▸ **What you need to do**
Only a number is expected: how many lines in the data below contain the word "finishes".

───── Data provided ─────

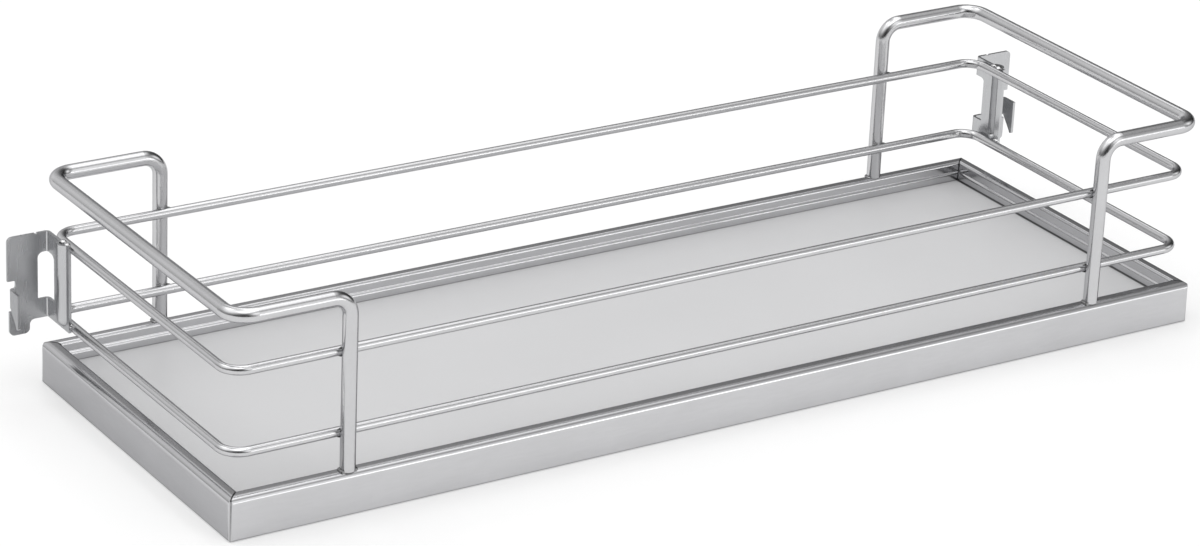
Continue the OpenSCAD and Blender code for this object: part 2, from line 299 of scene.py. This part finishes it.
def calculated(tree, operation, *values):
    """A calculation with sockets and plain numbers."""
    node = tree.nodes.new("ShaderNodeMath")
    node.operation = operation
    for socket, value in zip(node.inputs, values):
        if isinstance(value, bpy.types.NodeSocket):
            tree.links.new(value, socket)
        else:
            socket.default_value = value
    return node.outputs["Value"]


def noise(tree, place, scale, detail):
    """A noise texture's value at a place."""
    node = tree.nodes.new("ShaderNodeTexNoise")
    node.inputs["Scale"].default_value = scale
    node.inputs["Detail"].default_value = detail
    tree.links.new(place, node.inputs["Vector"])
    return node.outputs["Fac"]


def spread(tree, value, low, high, source=NOISE_RANGE):
    """Maps a value from its source range to the range from low to high."""
    node = tree.nodes.new("ShaderNodeMapRange")
    node.inputs["From Min"].default_value = source[0]
    node.inputs["From Max"].default_value = source[1]
    node.inputs["To Min"].default_value = low
    node.inputs["To Max"].default_value = high
    tree.links.new(value, node.inputs["Value"])
    return node.outputs["Result"]


def varied(tree, place, texture, middle=1.0, strength=1.0):
    """A value that a texture moves up and down from its middle."""
    scale, detail, share = texture
    change = share * strength
    return spread(tree, noise(tree, place, scale, detail),
                  middle * (1 - change), middle * (1 + change))


def tinted(tree, colour, factor):
    """The colour times a factor that varies over the surface."""
    node = tree.nodes.new("ShaderNodeVectorMath")
    node.operation = "SCALE"
    node.inputs[0].default_value = colour
    tree.links.new(factor, node.inputs["Scale"])
    return node.outputs["Vector"]


def raised(tree, height, distance, below=None):
    """A bump from a height, on top of another bump if there is one."""
    node = tree.nodes.new("ShaderNodeBump")
    node.inputs["Distance"].default_value = distance
    tree.links.new(height, node.inputs["Height"])
    if below is not None:
        tree.links.new(below, node.inputs["Normal"])
    return node.outputs["Normal"]


def roughened(tree, place, texture, strength=1.0, below=None):
    """A bump from a texture, on top of another bump if there is one."""
    scale, detail, height = texture
    return raised(tree, noise(tree, place, scale, detail), height * strength, below)


# Materials


def coated_metal(name, colour, roughness, edge, stretch=(1, 1, 1), grain=1.0, relief=None):
    """Satin metal: cloudy tone, fine grain, uneven gloss and a slight orange peel.

    The edge is the tint at a glancing angle. The stretch draws the grain out along the axis
    where it is small. The relief is a function that gives a form's height and its shade.
    """
    mat, tree, shader = empty_material(name)
    place = object_place(tree)
    long_place = object_place(tree, stretch)
    cloud = varied(tree, place, METAL_CLOUDS)
    fleck = varied(tree, long_place, METAL_FLECKS, strength=grain)
    tone = calculated(tree, "MULTIPLY", cloud, fleck)
    form = None
    if relief is not None:
        height, shade = relief(tree)
        tone = calculated(tree, "MULTIPLY", tone, shade)
        form = raised(tree, height, 1.0)
    tree.links.new(tinted(tree, colour, tone), shader.inputs["Base Color"])
    gloss = varied(tree, long_place, METAL_GLOSS, roughness)
    tree.links.new(gloss, shader.inputs["Roughness"])
    peel = roughened(tree, place, METAL_PEEL, grain, form)
    grained = roughened(tree, long_place, METAL_GRAIN, grain, peel)
    tree.links.new(grained, shader.inputs["Normal"])
    shader.inputs["Metallic"].default_value = 1.0
    shader.inputs["Specular Tint"].default_value = (*edge, 1)
    return mat


def rim_relief(tree, along_x):
    """The top face's slight fall inwards, and the dark seams of the mitres."""
    from_x, from_y, height = inside_of(tree, HALF_LENGTH, HALF_WIDTH)
    from_side = from_y if along_x else from_x
    fall = calculated(tree, "MULTIPLY", from_side, -math.tan(TOP_SLOPE))
    beside = calculated(tree, "ABSOLUTE", calculated(tree, "SUBTRACT", from_x, from_y))
    seam = spread(tree, beside, MITRE_TOP_TONE, 1, MITRE_FADE)
    depth = calculated(tree, "SUBTRACT", RIM_HEIGHT, height)
    lower = spread(tree, depth, 0, MITRE_WALL_TONE, MITRE_DEPTHS)
    return fall, calculated(tree, "MAXIMUM", seam, lower)


def weld_material(finish, name, tone):
    """Weld metal whose colour is scaled: painted shade in a tight joint, a painted highlight on a
    drop.
    """
    colour = [part * tone for part in finish.weld]
    return coated_metal(name + "_silver", colour, finish.weld_roughness, finish.silver_edge,
                        grain=BEAD_GRAIN)


def board_face(name, colour, roughness):
    """Light grey melamine: faint mottling, a fine pearl texture and painted shade in the crease at
    the rim.
    """
    mat, tree, shader = empty_material(name)
    place = object_place(tree)
    mottle = varied(tree, place, BOARD_MOTTLE)
    speck = varied(tree, place, BOARD_SPECKS)
    # Painted shade: the board's colour darkened along the crease at the rim's foot
    from_x, from_y, _ = inside_of(tree, FOOT_X, FOOT_Y)
    crease_shade = calculated(tree, "MULTIPLY", spread(tree, from_x, END_CREASE_PAINTED_SHADE, 1, END_CREASE_SHADE_FADE),
                     spread(tree, from_y, SIDE_CREASE_PAINTED_SHADE, 1, SIDE_CREASE_SHADE_FADE))
    tone = calculated(tree, "MULTIPLY", calculated(tree, "MULTIPLY", mottle, speck), crease_shade)
    tree.links.new(tinted(tree, colour, tone), shader.inputs["Base Color"])
    gloss = varied(tree, place, BOARD_GLOSS, roughness)
    tree.links.new(gloss, shader.inputs["Roughness"])
    tree.links.new(roughened(tree, place, BOARD_PEARL), shader.inputs["Normal"])
    shader.inputs["Specular IOR Level"].default_value = 0.4
    return mat


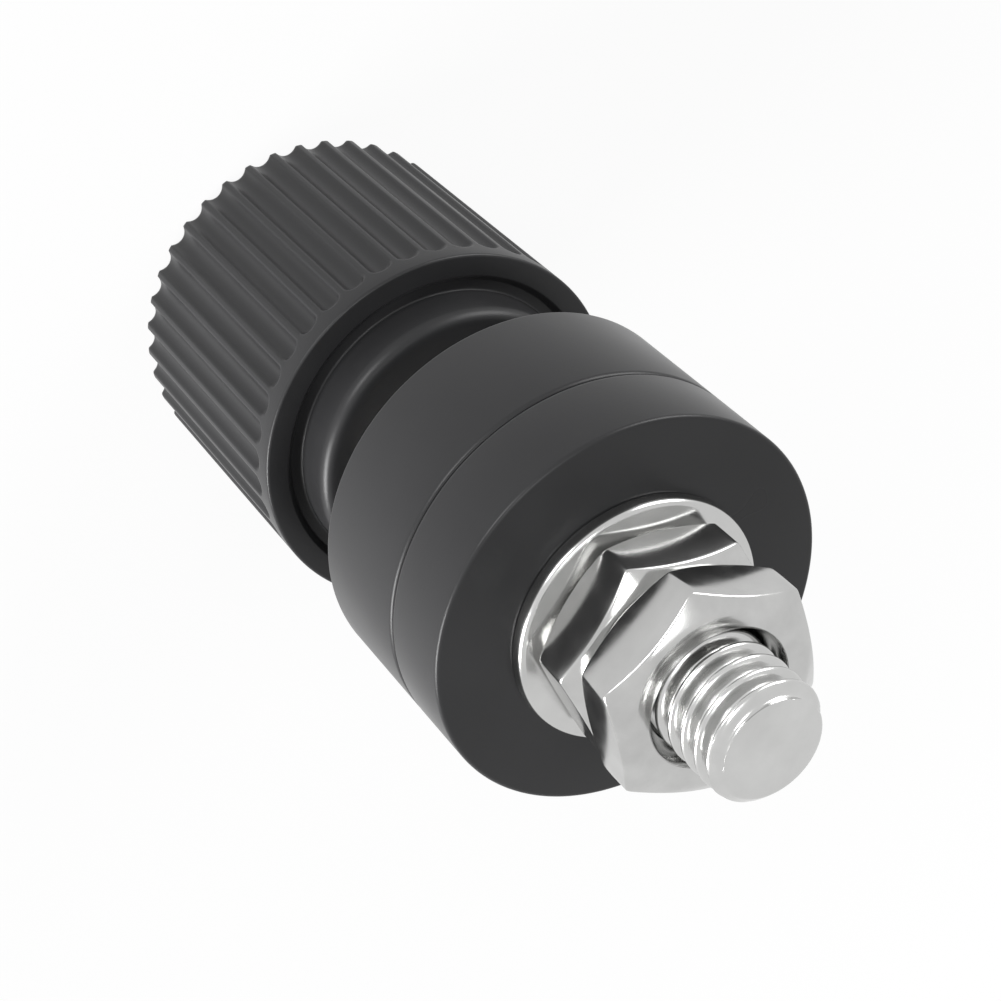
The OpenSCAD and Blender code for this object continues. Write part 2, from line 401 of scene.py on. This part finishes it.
insulatorValues = {
    "bore": 3.2, "edge": 0.22, "seamEdge": 0.28, "boreEdge": 0.1,
    "pocketFlats": 8.2, "pocketDepth": 2.6, "pocketEdge": 0.08,
    "spigot": 5.8, "spigotFlats": 10.2, "spigotEdge": 0.2, "flatEnd": 0.01,
    "recess": 5.9, "recessDepth": 2.7, "recessEdge": 0.05,
    "curveSteps": 6, "angles": 288}


def makeFrontInsulator():
    # outer bush with a hex pocket for the post's key in front, and behind the seam a spigot with two flats:
    # the smaller of the spigot's radius and half the flats over the sine of the angle, kept off zero
    v = insulatorValues
    low, high = heights("front_insulator")
    seam = heights("rear_insulator")[0]
    radius = outerRadius("front_insulator")
    angles = evenAngles(v["angles"])
    pocket = hexRadius(angles, v["pocketFlats"], 0)
    flats = v["spigotFlats"] / 2 / np.maximum(np.abs(np.sin(angles)), v["flatEnd"])
    spigot = np.minimum(v["spigot"], flats)
    profile = [(v["bore"], low + v["pocketDepth"], 0),
               (pocket, low + v["pocketDepth"], 0),
               (pocket, low, v["pocketEdge"]),
               (radius, low, v["edge"]),
               (radius, seam, v["seamEdge"]),
               (spigot, seam, 0),
               (spigot, high, v["spigotEdge"]),
               (v["bore"], high, 0)]
    rows = ringRows(profile, angles, v["curveSteps"])
    piece = ringMesh("frontInsulatorBush", spin(rows, angles))
    dress(piece, "front_insulator", "panel_side", insulatorPlastic)
    print("front insulator made")


def makeRearInsulator():
    # inner bush with a round recess over the spigot
    v = insulatorValues
    low, high = heights("rear_insulator")
    radius = outerRadius("rear_insulator")
    profile = [(v["recess"], low, v["recessEdge"]),
               (radius, low, v["seamEdge"]),
               (radius, high, v["edge"]),
               (v["bore"], high, v["boreEdge"]),
               (v["bore"], low + v["recessDepth"], 0),
               (v["recess"], low + v["recessDepth"], 0)]
    angles = evenAngles(v["angles"])
    rows = ringRows(profile, angles, v["curveSteps"])
    piece = ringMesh("rearInsulatorBush", spin(rows, angles))
    dress(piece, "rear_insulator", "panel_side", insulatorPlastic)
    print("rear insulator made")


makeFrontInsulator()
makeRearInsulator()


washerValues = {"bore": 3.2, "frontEdge": 0.12, "rearEdge": 0.3, "frontBoreEdge": 0.08, "rearBoreEdge": 0.1,
                "curveSteps": 6, "angles": 192}


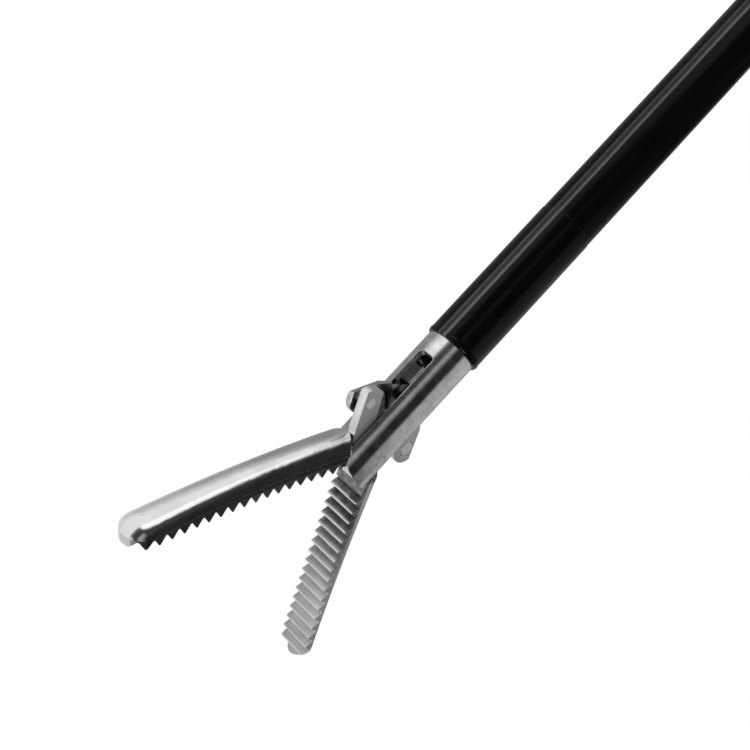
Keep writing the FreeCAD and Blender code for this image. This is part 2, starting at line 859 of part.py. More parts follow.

─────

▸ **Task response**
2